**EXERCISE AIM**.
Nothing may be dropped or altered: reproduce all the data.
━━━━━━━━━━━━━━━━━━━━━━━━━━━━━━
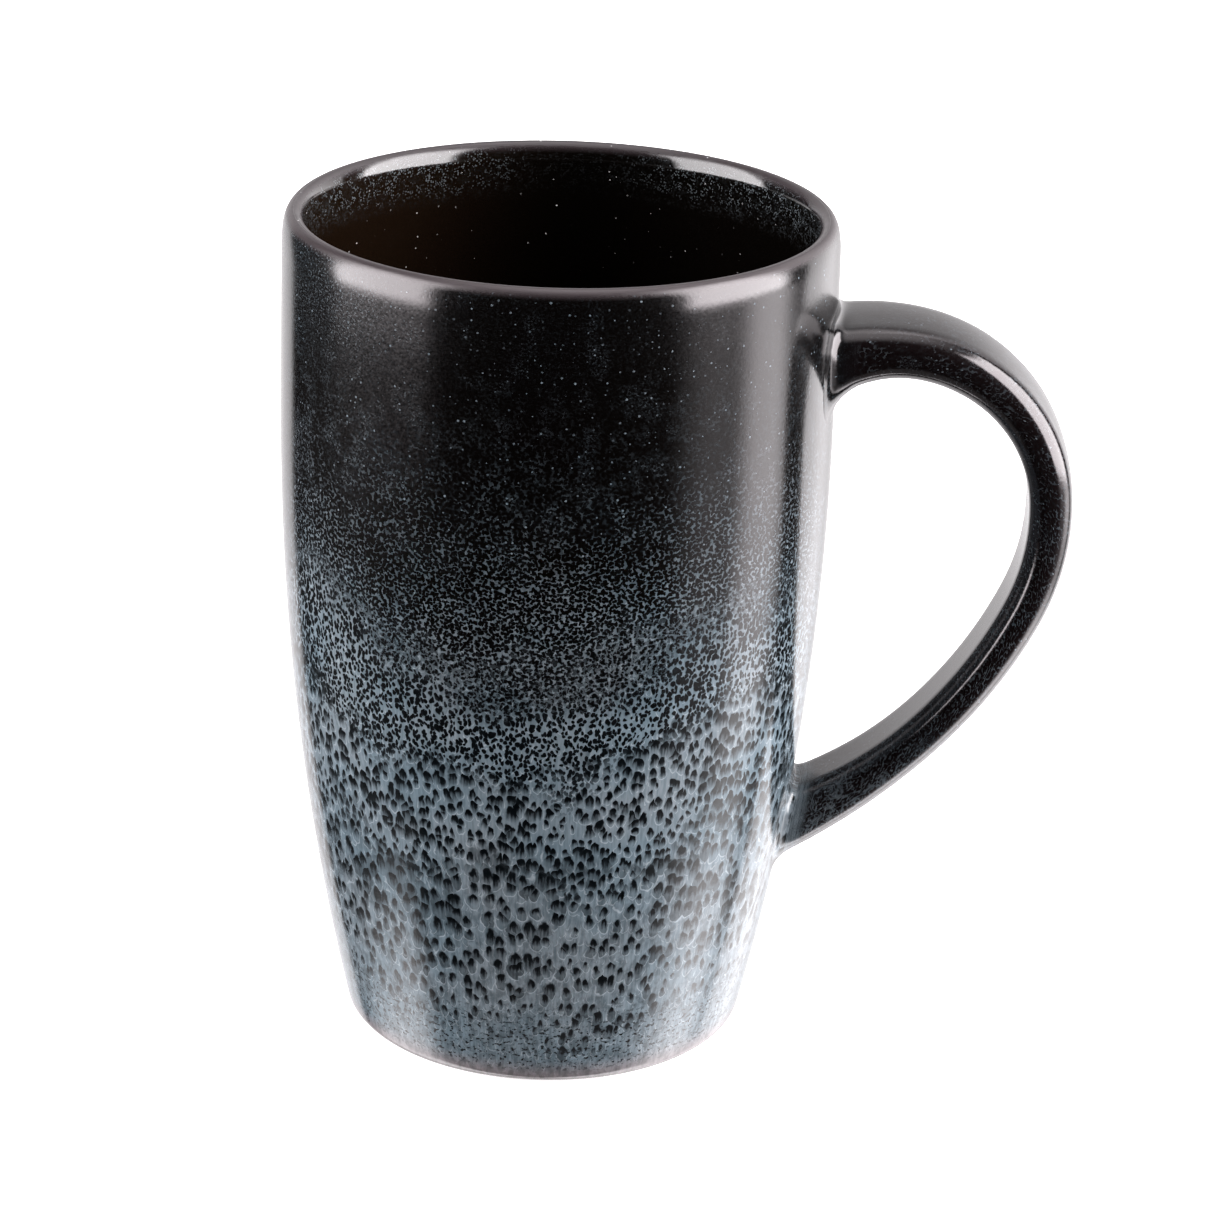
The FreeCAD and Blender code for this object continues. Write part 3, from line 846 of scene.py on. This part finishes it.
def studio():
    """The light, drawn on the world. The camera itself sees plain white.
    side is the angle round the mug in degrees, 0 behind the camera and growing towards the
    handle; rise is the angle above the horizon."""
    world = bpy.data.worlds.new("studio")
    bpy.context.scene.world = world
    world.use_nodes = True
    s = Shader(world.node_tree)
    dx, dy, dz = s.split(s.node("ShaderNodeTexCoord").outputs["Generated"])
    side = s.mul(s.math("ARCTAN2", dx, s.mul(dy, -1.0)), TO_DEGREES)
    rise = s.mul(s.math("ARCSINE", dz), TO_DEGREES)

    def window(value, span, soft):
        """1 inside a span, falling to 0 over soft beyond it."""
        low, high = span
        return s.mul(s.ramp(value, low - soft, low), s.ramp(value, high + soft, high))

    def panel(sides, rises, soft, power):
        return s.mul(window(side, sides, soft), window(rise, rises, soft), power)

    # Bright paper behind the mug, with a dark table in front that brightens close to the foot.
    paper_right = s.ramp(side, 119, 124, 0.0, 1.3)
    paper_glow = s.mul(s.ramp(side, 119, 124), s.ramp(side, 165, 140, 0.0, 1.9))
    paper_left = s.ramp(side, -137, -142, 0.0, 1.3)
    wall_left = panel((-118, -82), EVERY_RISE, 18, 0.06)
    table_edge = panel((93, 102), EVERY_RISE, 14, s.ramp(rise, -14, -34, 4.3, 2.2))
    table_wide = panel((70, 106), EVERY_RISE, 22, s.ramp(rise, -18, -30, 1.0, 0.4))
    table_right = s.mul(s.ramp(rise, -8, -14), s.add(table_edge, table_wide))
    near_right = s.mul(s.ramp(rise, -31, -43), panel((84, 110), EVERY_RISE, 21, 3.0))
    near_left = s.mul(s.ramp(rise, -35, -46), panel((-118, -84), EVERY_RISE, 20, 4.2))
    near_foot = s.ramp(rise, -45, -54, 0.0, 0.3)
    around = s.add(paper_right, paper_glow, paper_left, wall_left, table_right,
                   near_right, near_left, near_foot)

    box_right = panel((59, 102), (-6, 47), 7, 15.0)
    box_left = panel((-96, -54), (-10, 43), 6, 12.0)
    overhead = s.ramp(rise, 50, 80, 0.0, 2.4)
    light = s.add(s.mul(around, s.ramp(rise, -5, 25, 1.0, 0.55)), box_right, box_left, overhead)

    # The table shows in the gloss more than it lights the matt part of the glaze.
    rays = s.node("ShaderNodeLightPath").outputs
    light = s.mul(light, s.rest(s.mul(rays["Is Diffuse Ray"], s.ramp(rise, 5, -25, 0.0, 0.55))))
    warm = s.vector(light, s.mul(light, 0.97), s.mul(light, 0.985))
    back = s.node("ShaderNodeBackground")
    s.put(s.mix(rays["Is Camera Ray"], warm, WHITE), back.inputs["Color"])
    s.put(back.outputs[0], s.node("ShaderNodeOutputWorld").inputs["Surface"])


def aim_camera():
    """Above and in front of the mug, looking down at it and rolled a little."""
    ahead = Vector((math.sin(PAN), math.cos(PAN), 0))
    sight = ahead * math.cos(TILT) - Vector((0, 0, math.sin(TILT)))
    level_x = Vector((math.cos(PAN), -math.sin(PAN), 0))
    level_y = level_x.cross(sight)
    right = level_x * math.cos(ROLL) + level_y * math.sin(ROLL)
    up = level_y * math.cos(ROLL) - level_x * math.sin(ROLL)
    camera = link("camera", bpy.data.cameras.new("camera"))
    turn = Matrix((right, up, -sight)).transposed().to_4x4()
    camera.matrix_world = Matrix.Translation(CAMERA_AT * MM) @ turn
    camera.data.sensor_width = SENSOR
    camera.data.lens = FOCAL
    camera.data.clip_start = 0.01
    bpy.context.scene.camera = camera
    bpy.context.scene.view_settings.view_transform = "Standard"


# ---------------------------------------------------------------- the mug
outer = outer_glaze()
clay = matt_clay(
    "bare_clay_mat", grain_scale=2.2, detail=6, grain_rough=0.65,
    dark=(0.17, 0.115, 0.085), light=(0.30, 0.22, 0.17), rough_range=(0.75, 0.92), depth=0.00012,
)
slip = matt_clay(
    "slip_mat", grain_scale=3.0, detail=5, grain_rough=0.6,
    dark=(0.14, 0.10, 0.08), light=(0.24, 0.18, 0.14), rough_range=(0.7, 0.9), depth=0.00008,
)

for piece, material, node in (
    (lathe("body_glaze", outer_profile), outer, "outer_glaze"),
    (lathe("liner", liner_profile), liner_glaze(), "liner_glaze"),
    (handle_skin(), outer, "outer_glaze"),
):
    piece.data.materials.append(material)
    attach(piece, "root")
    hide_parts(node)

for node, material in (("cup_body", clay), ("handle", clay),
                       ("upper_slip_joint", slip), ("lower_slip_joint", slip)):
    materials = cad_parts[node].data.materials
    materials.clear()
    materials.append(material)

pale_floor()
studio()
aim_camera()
━━━━━━━━━━━━━━━━━━━━━━━━━━━━━━
**EXERCISE SOLUTION**.
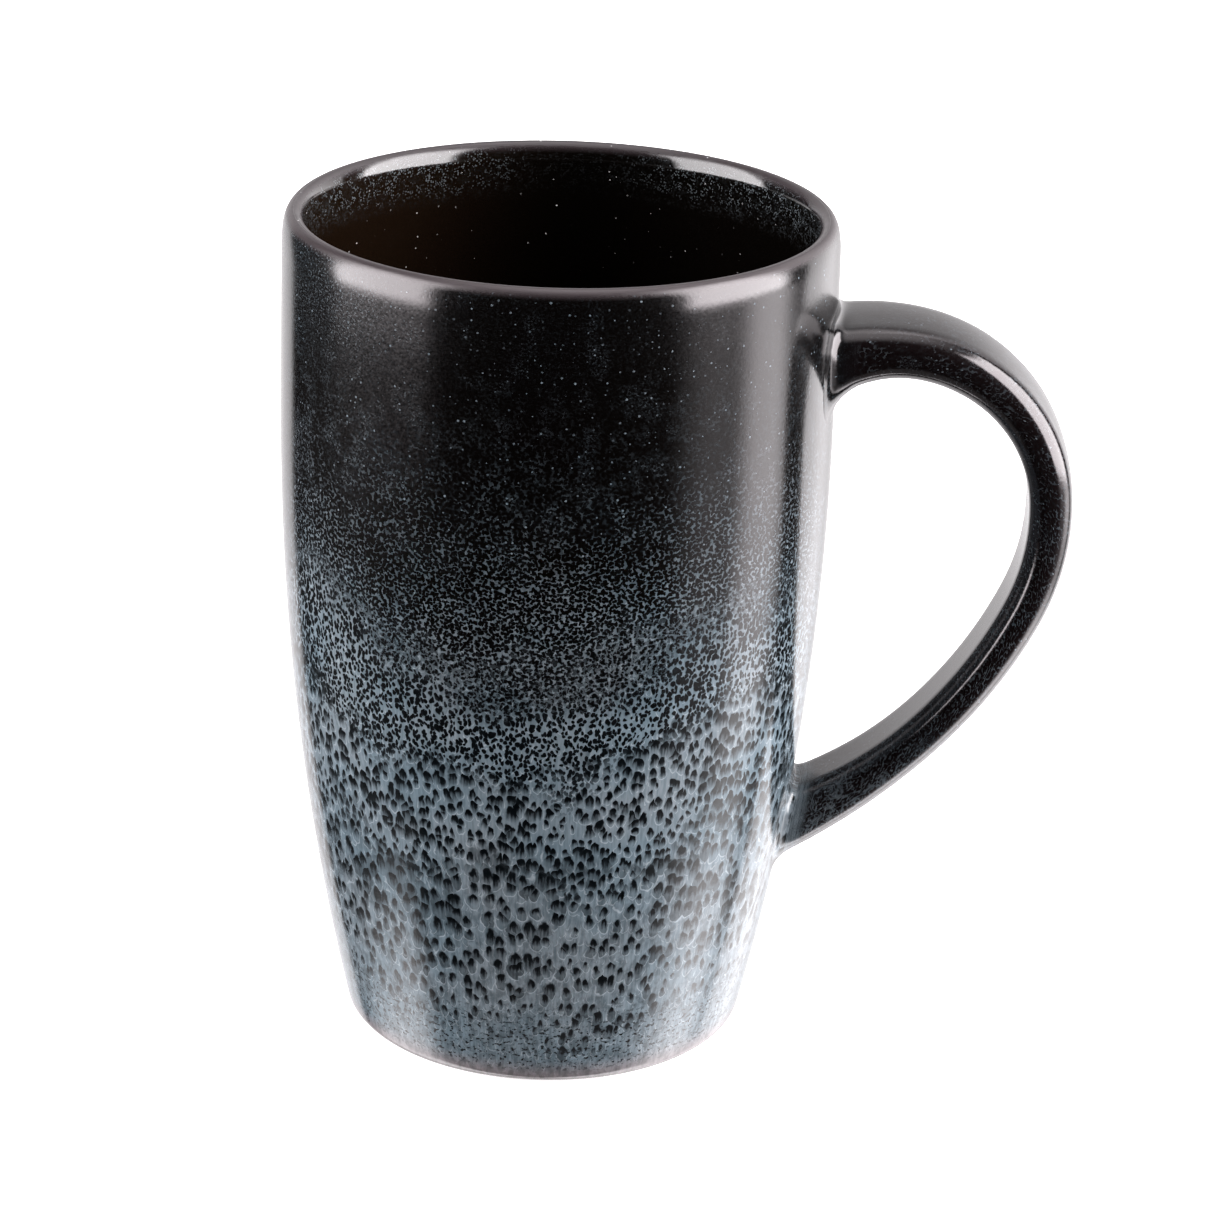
The FreeCAD and Blender code for this object continues. Write part 3, from line 846 of scene.py on. This part finishes it.
def studio():
    """The light, drawn on the world. The camera itself sees plain white.
    side is the angle round the mug in degrees, 0 behind the camera and growing towards the
    handle; rise is the angle above the horizon."""
    world = bpy.data.worlds.new("studio")
    bpy.context.scene.world = world
    world.use_nodes = True
    s = Shader(world.node_tree)
    dx, dy, dz = s.split(s.node("ShaderNodeTexCoord").outputs["Generated"])
    side = s.mul(s.math("ARCTAN2", dx, s.mul(dy, -1.0)), TO_DEGREES)
    rise = s.mul(s.math("ARCSINE", dz), TO_DEGREES)

    def window(value, span, soft):
        """1 inside a span, falling to 0 over soft beyond it."""
        low, high = span
        return s.mul(s.ramp(value, low - soft, low), s.ramp(value, high + soft, high))

    def panel(sides, rises, soft, power):
        return s.mul(window(side, sides, soft), window(rise, rises, soft), power)

    # Bright paper behind the mug, with a dark table in front that brightens close to the foot.
    paper_right = s.ramp(side, 119, 124, 0.0, 1.3)
    paper_glow = s.mul(s.ramp(side, 119, 124), s.ramp(side, 165, 140, 0.0, 1.9))
    paper_left = s.ramp(side, -137, -142, 0.0, 1.3)
    wall_left = panel((-118, -82), EVERY_RISE, 18, 0.06)
    table_edge = panel((93, 102), EVERY_RISE, 14, s.ramp(rise, -14, -34, 4.3, 2.2))
    table_wide = panel((70, 106), EVERY_RISE, 22, s.ramp(rise, -18, -30, 1.0, 0.4))
    table_right = s.mul(s.ramp(rise, -8, -14), s.add(table_edge, table_wide))
    near_right = s.mul(s.ramp(rise, -31, -43), panel((84, 110), EVERY_RISE, 21, 3.0))
    near_left = s.mul(s.ramp(rise, -35, -46), panel((-118, -84), EVERY_RISE, 20, 4.2))
    near_foot = s.ramp(rise, -45, -54, 0.0, 0.3)
    around = s.add(paper_right, paper_glow, paper_left, wall_left, table_right,
                   near_right, near_left, near_foot)

    box_right = panel((59, 102), (-6, 47), 7, 15.0)
    box_left = panel((-96, -54), (-10, 43), 6, 12.0)
    overhead = s.ramp(rise, 50, 80, 0.0, 2.4)
    light = s.add(s.mul(around, s.ramp(rise, -5, 25, 1.0, 0.55)), box_right, box_left, overhead)

    # The table shows in the gloss more than it lights the matt part of the glaze.
    rays = s.node("ShaderNodeLightPath").outputs
    light = s.mul(light, s.rest(s.mul(rays["Is Diffuse Ray"], s.ramp(rise, 5, -25, 0.0, 0.55))))
    warm = s.vector(light, s.mul(light, 0.97), s.mul(light, 0.985))
    back = s.node("ShaderNodeBackground")
    s.put(s.mix(rays["Is Camera Ray"], warm, WHITE), back.inputs["Color"])
    s.put(back.outputs[0], s.node("ShaderNodeOutputWorld").inputs["Surface"])


def aim_camera():
    """Above and in front of the mug, looking down at it and rolled a little."""
    ahead = Vector((math.sin(PAN), math.cos(PAN), 0))
    sight = ahead * math.cos(TILT) - Vector((0, 0, math.sin(TILT)))
    level_x = Vector((math.cos(PAN), -math.sin(PAN), 0))
    level_y = level_x.cross(sight)
    right = level_x * math.cos(ROLL) + level_y * math.sin(ROLL)
    up = level_y * math.cos(ROLL) - level_x * math.sin(ROLL)
    camera = link("camera", bpy.data.cameras.new("camera"))
    turn = Matrix((right, up, -sight)).transposed().to_4x4()
    camera.matrix_world = Matrix.Translation(CAMERA_AT * MM) @ turn
    camera.data.sensor_width = SENSOR
    camera.data.lens = FOCAL
    camera.data.clip_start = 0.01
    bpy.context.scene.camera = camera
    bpy.context.scene.view_settings.view_transform = "Standard"


# ---------------------------------------------------------------- the mug
outer = outer_glaze()
clay = matt_clay(
    "bare_clay_mat", grain_scale=2.2, detail=6, grain_rough=0.65,
    dark=(0.17, 0.115, 0.085), light=(0.30, 0.22, 0.17), rough_range=(0.75, 0.92), depth=0.00012,
)
slip = matt_clay(
    "slip_mat", grain_scale=3.0, detail=5, grain_rough=0.6,
    dark=(0.14, 0.10, 0.08), light=(0.24, 0.18, 0.14), rough_range=(0.7, 0.9), depth=0.00008,
)

for piece, material, node in (
    (lathe("body_glaze", outer_profile), outer, "outer_glaze"),
    (lathe("liner", liner_profile), liner_glaze(), "liner_glaze"),
    (handle_skin(), outer, "outer_glaze"),
):
    piece.data.materials.append(material)
    attach(piece, "root")
    hide_parts(node)

for node, material in (("cup_body", clay), ("handle", clay),
                       ("upper_slip_joint", slip), ("lower_slip_joint", slip)):
    materials = cad_parts[node].data.materials
    materials.clear()
    materials.append(material)

pale_floor()
studio()
aim_camera()